In a November 2016 deposition, Despres’ ex-wife corroborated several of his claims about Moreno’s repeated affirmation of the 10-15-50 promises he made, according to legal filings.
But according to several opinion memos Gaughan issued, the judge was not convinced that Despres’ legal arguments and the evidence provided supported his aggressive claims for relief, which seemed to center on the idea he would be entitled to the annual incentives he gave up in exchange for a cut of any dealership sales.
In particular, Gaughan found that Moreno’s promise of 10 percent of the profits from the sale of any dealership was “too vague and indefinite to be enforceable” and did not constitute a binding agreement.
According to the legal docket for the case, a settlement conference was held in March 2017 between the plaintiff and defendant teams, during which they agreed on terms to avoid a trial. Days later, Gaughan dismissed the case “with prejudice,” meaning Despres could not refile the same claims in court again.
Given the secrecy around their settlement, it’s impossible to know exactly why the parties agreed or what the terms were. Like many defendants with financial resources and ambitions for power, Moreno may have decided that it was worth the money to put the matter to rest, even if he was confident in his case, so as to avoid a messy trial and potentially harmful or unflattering information that it might have unearthed.

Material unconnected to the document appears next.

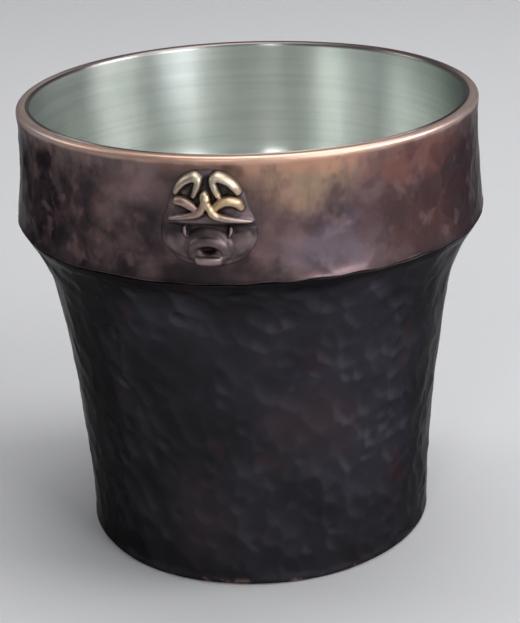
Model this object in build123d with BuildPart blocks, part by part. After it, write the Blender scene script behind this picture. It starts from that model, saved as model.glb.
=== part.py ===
from build123d import *
import os
from math import acos, asin, cos, degrees, radians, sin

# Copper mug without a handle, in millimetres, +Z up.
# The origin is the centre of the foot, on the plane that the mug stands on.
# The cast mask on the collar faces -Y.

# Driving dimensions
MUG_HEIGHT = 86.0  # foot to lip
FOOT_RADIUS = 34.1  # outside of the body at the foot
RIM_RADIUS = 43.0  # outside of the collar at the lip
RIDGE_HEIGHT = 64.0  # the collar's sharp lower edge, where the body's flare ends
LIP_THICKNESS = 2.5  # collar and liner together, at the lip

# The body's outline is two tangent arcs. Both centres lie outside the mug, so the
# side leaves the foot upright and flares ever more steeply towards the ridge.
BODY_ARC = 304.0
BODY_ANGLE = 9.3
FLARE_ARC = 34.0

# Sheet and casting thicknesses
BODY_WALL = 1.6
LINER_WALL = 0.7
LINER_GAP = 0.3  # air between the hammered body and the spun liner
PLATE_THICKNESS = 1.6

# Edges
FOOT_ROUND = 1.2
LIP_ROUND = 0.8
LINER_LIP_ROUND = 0.35
LINER_FLOOR_ROUND = 3.5  # outside of the liner; its inside is less by the wall
LINER_SHOULDER_ROUND = 3.0
COLLAR_HOLLOW = 200.0  # radius of the slight hollow in the collar's face
BRAZE_LEG = 1.2

# Mask and its rivets
MASK_HEIGHT = 76.2  # level of the eyes' lower lids
RIVET_RADIUS = 1.1
RIVET_HEAD_RADIUS = 2.0
RIVET_SINK = 0.35  # how far a rivet goes into the casting
RIVET_HEIGHTS = (73.4, 79.6)

# The mask's features, as (across, up) from its centre line and MASK_HEIGHT, on the +X
# cheek. The closed outlines start on the centre line at the top and end on it below.
HEAD = [(0, 8.5), (3.6, 7.6), (6.2, 4.6), (7.3, 1.2), (8.4, -1.8), (8.1, -5.0), (5.0, -8.1), (0, -9.0)]
FORELOCK = [(2.0, 3.7), (1.25, 5.8), (2.0, 7.0), (3.9, 6.4), (5.3, 4.4)]
BROW = [(1.5, 1.7), (2.5, 2.6), (3.9, 2.9), (5.5, 2.1)]
LOWER_LID = [(0.9, 1.2), (2.5, 0.3), (7.0, -0.7)]
NOSE = [(0, 4.5), (0.9, 3.6), (1.2, 1.0), (1.5, -0.8), (0, -1.4)]
MUZZLE = [(0, -1.8), (2.6, -2.4), (3.4, -4.2), (2.7, -5.9), (0, -4.8)]
CHIN = [(0, -6.4), (2.2, -6.5), (2.2, -8.0), (0, -8.2)]

# Places that follow from the driving dimensions
FLARE_START_R = FOOT_RADIUS + BODY_ARC * (1 - cos(radians(BODY_ANGLE)))
FLARE_START_Z = BODY_ARC * sin(radians(BODY_ANGLE))
FLARE_CENTRE_R = FLARE_START_R + FLARE_ARC * cos(radians(BODY_ANGLE))
FLARE_CENTRE_Z = FLARE_START_Z - FLARE_ARC * sin(radians(BODY_ANGLE))
LINER_RADIUS = RIM_RADIUS - LIP_THICKNESS + LINER_WALL  # outside of its upright mouth


def flare_radius(inset, height):
    """Radius at a height on the flare, moved into the wall by inset."""
    arc = FLARE_ARC + inset
    return FLARE_CENTRE_R - arc * cos(asin((height - FLARE_CENTRE_Z) / arc))


def flare_height(inset, radius):
    """Height at which the flare, moved into the wall by inset, reaches a radius."""
    arc = FLARE_ARC + inset
    return FLARE_CENTRE_Z + arc * sin(acos((FLARE_CENTRE_R - radius) / arc))


def inside_body(inset, floor, top):
    """Half section of all that lies inside the body's outline, moved in by inset."""
    side_arc = BODY_ARC + inset
    flare_arc = FLARE_ARC + inset
    start = degrees(asin(floor / side_arc))
    end = degrees(asin((top - FLARE_CENTRE_Z) / flare_arc))
    with BuildSketch() as section:
        with BuildLine():
            side = CenterArc((FOOT_RADIUS + BODY_ARC, 0), side_arc, 180 - start, start - BODY_ANGLE)
            flare = CenterArc(
                (FLARE_CENTRE_R, FLARE_CENTRE_Z), flare_arc, 180 - BODY_ANGLE, BODY_ANGLE - end
            )
            Polyline(side @ 0, (0, floor), (0, top), flare @ 1)
        make_face()
    return section.sketch


def inside_collar(relief):
    """Half section of all that lies inside the collar's face, raised by relief."""
    ridge = (flare_radius(0, RIDGE_HEIGHT) + relief, RIDGE_HEIGHT)
    lip = (RIM_RADIUS + relief, MUG_HEIGHT)
    with BuildSketch() as section:
        with BuildLine():
            face = RadiusArc(ridge, lip, COLLAR_HOLLOW)
            Polyline(face @ 1, (0, MUG_HEIGHT), (0, RIDGE_HEIGHT), face @ 0)
        make_face()
    return section.sketch


def inside_liner(wall):
    """Half section of all that lies inside the liner's outer face, moved in by wall."""
    inset = BODY_WALL + LINER_GAP + wall
    floor = PLATE_THICKNESS + wall
    mouth_radius = LINER_RADIUS - wall
    shoulder = flare_height(inset, mouth_radius)
    with BuildSketch() as section:
        add(inside_body(inset, floor, shoulder))
        with Locations((0, shoulder)):
            Rectangle(mouth_radius, MUG_HEIGHT - shoulder, align=(Align.MIN, Align.MIN))
        shoulder_corner = section.vertices().sort_by_distance((mouth_radius, shoulder, 0))[0]
        fillet(shoulder_corner, LINER_SHOULDER_ROUND - wall)
        floor_corner = section.vertices().group_by(Axis.Y)[0].sort_by(Axis.X)[-1]
        fillet(floor_corner, LINER_FLOOR_ROUND - wall)
    return section.sketch


def on_cheek(points, cheek):
    """Points on one side of the mask: cheek is 1 towards +X and -1 towards -X."""
    return [(cheek * x, z) for x, z in points]


def strand(points, width):
    """A band of even width with round ends along a smooth line on the mask."""
    with BuildSketch(Plane.XZ) as band:
        with BuildLine() as line:
            Spline(*[(x, MASK_HEIGHT + z) for x, z in points])
        trace(line.line, line_width=width)
        for end in (line.line @ 0, line.line @ 1):
            with Locations((end.X, end.Z)):
                Circle(width / 2)
    return band.sketch


def patch(points):
    """A smooth closed outline on the mask."""
    with BuildSketch(Plane.XZ) as area:
        with BuildLine():
            Spline(*[(x, MASK_HEIGHT + z) for x, z in points], periodic=True)
        make_face()
    return area.sketch


def raised(outline, relief):
    """The mask's metal over an outline, from the collar's face up to a relief."""
    with BuildPart() as area:
        with BuildSketch(Plane.XZ):
            add(inside_collar(relief))
            add(inside_collar(0), mode=Mode.SUBTRACT)
        revolve(axis=Axis.Z)
        extrude(outline, amount=RIM_RADIUS * 2, mode=Mode.INTERSECT)
    return area.part


os.makedirs("parts", exist_ok=True)

# Body: raised from copper sheet, open at the foot, its flare ending at the ridge
with BuildPart() as copper_body:
    with BuildSketch(Plane.XZ):
        add(inside_body(0, 0, RIDGE_HEIGHT))
        add(inside_body(BODY_WALL, 0, RIDGE_HEIGHT), mode=Mode.SUBTRACT)
    revolve(axis=Axis.Z)
    foot_edge = copper_body.edges().group_by(Axis.Z)[0].sort_by(SortBy.RADIUS)[-1]
    fillet(foot_edge, FOOT_ROUND)
copper_body.part.label = "copper_body"

# Base plate: a disc let into the foot, flush with its lower edge
with BuildPart() as base_plate:
    with BuildSketch(Plane.XY):
        Circle(FOOT_RADIUS - BODY_WALL)
    extrude(amount=PLATE_THICKNESS)
base_plate.part.label = "base_plate"

# Braze between the base plate and the body, a fillet hidden by the liner
with BuildPart() as base_braze:
    with BuildSketch(Plane.XZ):
        with BuildLine():
            corner = (FOOT_RADIUS - BODY_WALL, PLATE_THICKNESS)
            along_plate = (corner[0] - BRAZE_LEG, corner[1])
            up_wall = (corner[0], corner[1] + BRAZE_LEG)
            Polyline(corner, along_plate, up_wall, close=True)
        make_face()
    revolve(axis=Axis.Z)
base_braze.part.label = "base_braze"

# Rivets: driven from inside the collar, dressed flush with its inner face
with BuildPart() as mask_rivets:
    head_start = LINER_RADIUS - 0.5
    head_depth = RIVET_HEAD_RADIUS - RIVET_RADIUS + 0.5
    with BuildSketch(Plane.XZ.offset(head_start)) as heads:
        with Locations(*[(0, height) for height in RIVET_HEIGHTS]):
            Circle(RIVET_RADIUS + head_depth)
    extrude(amount=head_depth, taper=45)
    with BuildSketch(Plane.XZ.offset(head_start)) as shanks:
        with Locations(*[(0, height) for height in RIVET_HEIGHTS]):
            Circle(RIVET_RADIUS)
    extrude(amount=RIM_RADIUS)
    with BuildSketch(Plane.XZ):
        add(inside_collar(RIVET_SINK))
    revolve(axis=Axis.Z, mode=Mode.INTERSECT)
    Cylinder(LINER_RADIUS, 2 * MUG_HEIGHT, mode=Mode.SUBTRACT)
mask_rivets.part.label = "mask_rivets"

# Collar: a heavy hoop, hollowed a little, thickest at the ridge
with BuildPart() as copper_collar:
    with BuildSketch(Plane.XZ):
        add(inside_collar(0))
        with Locations((0, RIDGE_HEIGHT)):
            Rectangle(
                LINER_RADIUS, MUG_HEIGHT, align=(Align.MIN, Align.MIN), mode=Mode.SUBTRACT
            )
    revolve(axis=Axis.Z)
    lip_edge = copper_collar.edges().group_by(Axis.Z)[-1].sort_by(SortBy.RADIUS)[-1]
    fillet(lip_edge, LIP_ROUND)
    add(mask_rivets.part, mode=Mode.SUBTRACT)
copper_collar.part.label = "copper_collar"

# Braze in the corner between the collar and the flare, hidden by the liner
with BuildPart() as collar_braze:
    with BuildSketch(Plane.XZ):
        add(inside_body(BODY_WALL, PLATE_THICKNESS, RIDGE_HEIGHT))
        Rectangle(
            LINER_RADIUS, RIDGE_HEIGHT, align=(Align.MIN, Align.MIN), mode=Mode.SUBTRACT
        )
    revolve(axis=Axis.Z)
collar_braze.part.label = "collar_braze"

# Liner: a spun cup, standing on the base plate and meeting the collar at the mouth
with BuildPart() as tin_liner:
    with BuildSketch(Plane.XZ):
        add(inside_liner(0))
        add(inside_liner(LINER_WALL), mode=Mode.SUBTRACT)
    revolve(axis=Axis.Z)
    mouth_edge = tin_liner.edges().group_by(Axis.Z)[-1].sort_by(SortBy.RADIUS)[0]
    fillet(mouth_edge, LINER_LIP_ROUND)
tin_liner.part.label = "tin_liner"

# Mask: a cast beast's face, its back fitted to the collar's hollow face
with BuildPart() as beast_mask:
    add(raised(patch(HEAD + on_cheek(reversed(HEAD[1:-1]), -1)), 1.0))
    for cheek in (1, -1):
        add(raised(strand(on_cheek(FORELOCK, cheek), 1.4), 2.1))
        add(raised(strand(on_cheek(BROW, cheek), 1.5), 2.2))
        add(raised(strand(on_cheek(LOWER_LID, cheek), 1.0), 2.0))
    add(raised(patch(NOSE + on_cheek(reversed(NOSE[1:-1]), -1)), 2.6))
    add(raised(patch(MUZZLE + on_cheek(reversed(MUZZLE[1:-1]), -1)), 2.4))
    add(raised(patch(CHIN + on_cheek(reversed(CHIN[1:-1]), -1)), 2.0))
    add(mask_rivets.part, mode=Mode.SUBTRACT)
beast_mask.part.label = "beast_mask"

export_step(copper_body.part, "parts/copper_body.step")
export_step(base_plate.part, "parts/base_plate.step")
export_step(base_braze.part, "parts/base_braze.step")
export_step(copper_collar.part, "parts/copper_collar.step")
export_step(collar_braze.part, "parts/collar_braze.step")
export_step(tin_liner.part, "parts/tin_liner.step")
export_step(beast_mask.part, "parts/beast_mask.step")
export_step(mask_rivets.part, "parts/mask_rivets.step")
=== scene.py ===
from math import cos, pi, radians, sin

import bpy
import numpy as np
from mathutils import Matrix, Vector


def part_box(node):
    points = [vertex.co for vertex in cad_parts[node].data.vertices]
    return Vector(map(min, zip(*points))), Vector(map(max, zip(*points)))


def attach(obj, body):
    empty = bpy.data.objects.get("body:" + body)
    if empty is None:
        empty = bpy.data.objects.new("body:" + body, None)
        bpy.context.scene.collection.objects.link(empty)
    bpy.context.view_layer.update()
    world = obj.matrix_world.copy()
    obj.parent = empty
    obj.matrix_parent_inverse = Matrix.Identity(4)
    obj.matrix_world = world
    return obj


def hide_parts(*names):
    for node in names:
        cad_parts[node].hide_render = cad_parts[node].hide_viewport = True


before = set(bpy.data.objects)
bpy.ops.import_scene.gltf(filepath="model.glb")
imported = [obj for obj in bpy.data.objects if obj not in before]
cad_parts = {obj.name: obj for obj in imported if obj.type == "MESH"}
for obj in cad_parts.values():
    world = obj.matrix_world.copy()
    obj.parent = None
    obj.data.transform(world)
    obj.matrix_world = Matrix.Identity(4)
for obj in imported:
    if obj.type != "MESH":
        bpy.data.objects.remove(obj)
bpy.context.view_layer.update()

# Metres throughout. The mug's axis is +Z, and the mask on its collar faces -Y.
MM = 0.001

# Places taken from the CAD frame
COLLAR_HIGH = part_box("copper_collar")[1]
BODY_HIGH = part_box("copper_body")[1]
PLATE_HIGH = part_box("base_plate")[1]
LINER_LOW, LINER_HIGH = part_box("tin_liner")
MASK_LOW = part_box("beast_mask")[0]
HEIGHT = COLLAR_HIGH.z
RIDGE_R, RIDGE_Z = BODY_HIGH.x, BODY_HIGH.z
LINER_R = LINER_HIGH.x
MASK_Z = MASK_LOW.z + 9.0 * MM  # level of the mask's lower eyelids

# The same walls as the CAD
BODY_WALL = 1.6 * MM
LINER_WALL = 0.7 * MM
LINER_GAP = 0.3 * MM  # between the body and the liner
COLLAR_LIP = 1.8 * MM  # the collar's own thickness at the lip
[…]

Whatever the legal merits of the specific case, or what Despres could have done differently, his lawsuit made clear that if he regretted anything, it was trusting Moreno to treat him fairly.
“As Mr. Despres much later realized but did not recognize at the time,” his suit read, “Moreno was the kind of friend and business partner who willingly made promises of great rewards during the good times, but who disappeared when times were not so good.”
Editor’s Note: This story has been updated to correct that Moreno’s dealerships posted $1 billion in sales, not profit.